On the opposite coast and throughout the country, much the same is true. Dean Harton at Piedmont-Hawthorne says increasing volumes have been the saving grace for an inability to completely pass price increases along to customers.
"We try to keep up our margins and increase the price as the (wholesale) price goes up," Harton says. "We're not able to do that, totally. We're not able to go up as much as our cost goes up so we're showing lower margins than, say, this time last year. On the other hand, what we have not seen, knock on wood, is a considerable reduction in volumes. Every other time in my career that we've seen extremely high prices, ultimately we've seen reduced volume.

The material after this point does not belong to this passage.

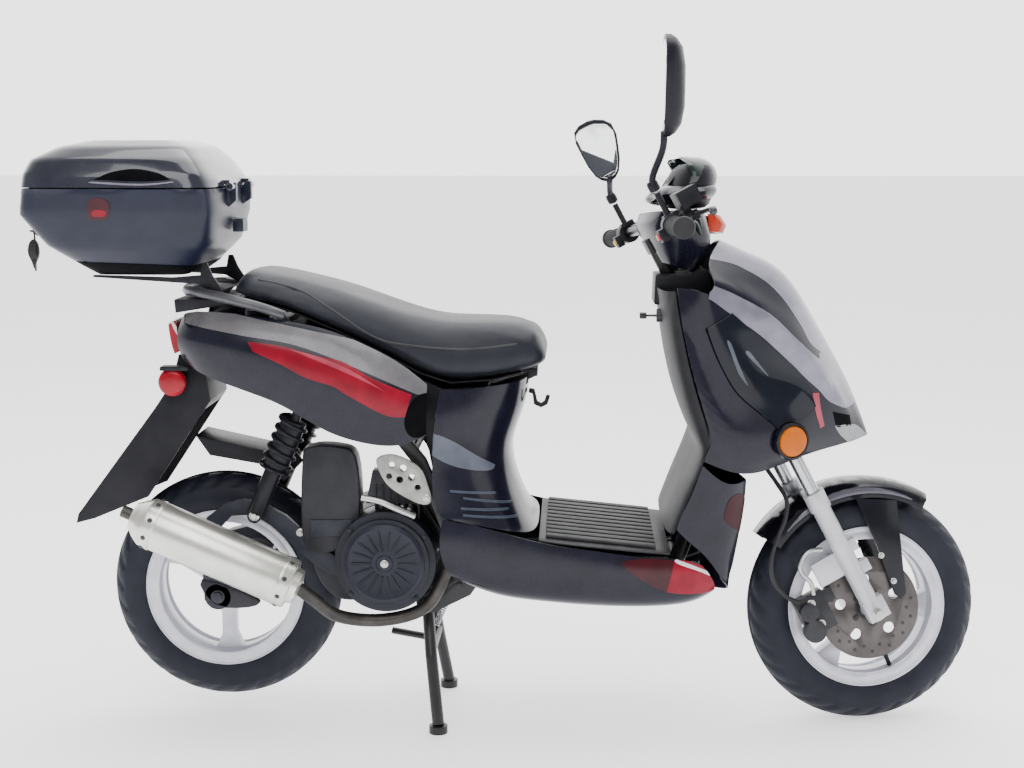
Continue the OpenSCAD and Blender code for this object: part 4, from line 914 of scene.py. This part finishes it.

"(In the past) a corporation flying a fleet of Gulfstreams and Falcons and whatever wouldn't, say, go out and sell their airplanes. What they would do is instead of flying this airplane 600 hours this year, they'd fly it 300 hours. They'd sit on the airplane until the fuel prices became more realistic. We haven't seen that.... So we're making less margin but essentially selling the same quantities."
Tom Meisenzahl, general manager of Kansas City Aviation Center in Olathe, KS, tried to head off any flier fuel price revolts by sending each of his base customers a letter. In it, he drew a parallel between the rapid increase of automobile fuel prices and what would be happening with his aviation fuel prices.
We explained "that they're experiencing the same thing at the gas pump that we're experiencing here and we were going to put our pricing on a floating price, so to speak. When the price goes up ours is going to go up accordingly. When it goes down we will reduce the price. So we're trying to maintain a certain profit margin and float with the price.
"Volume hasn't decreased. We have a lot of business aircraft come in here and, you know, they still have to fly.... It seems that they just feel it (price increase) is part of the deal."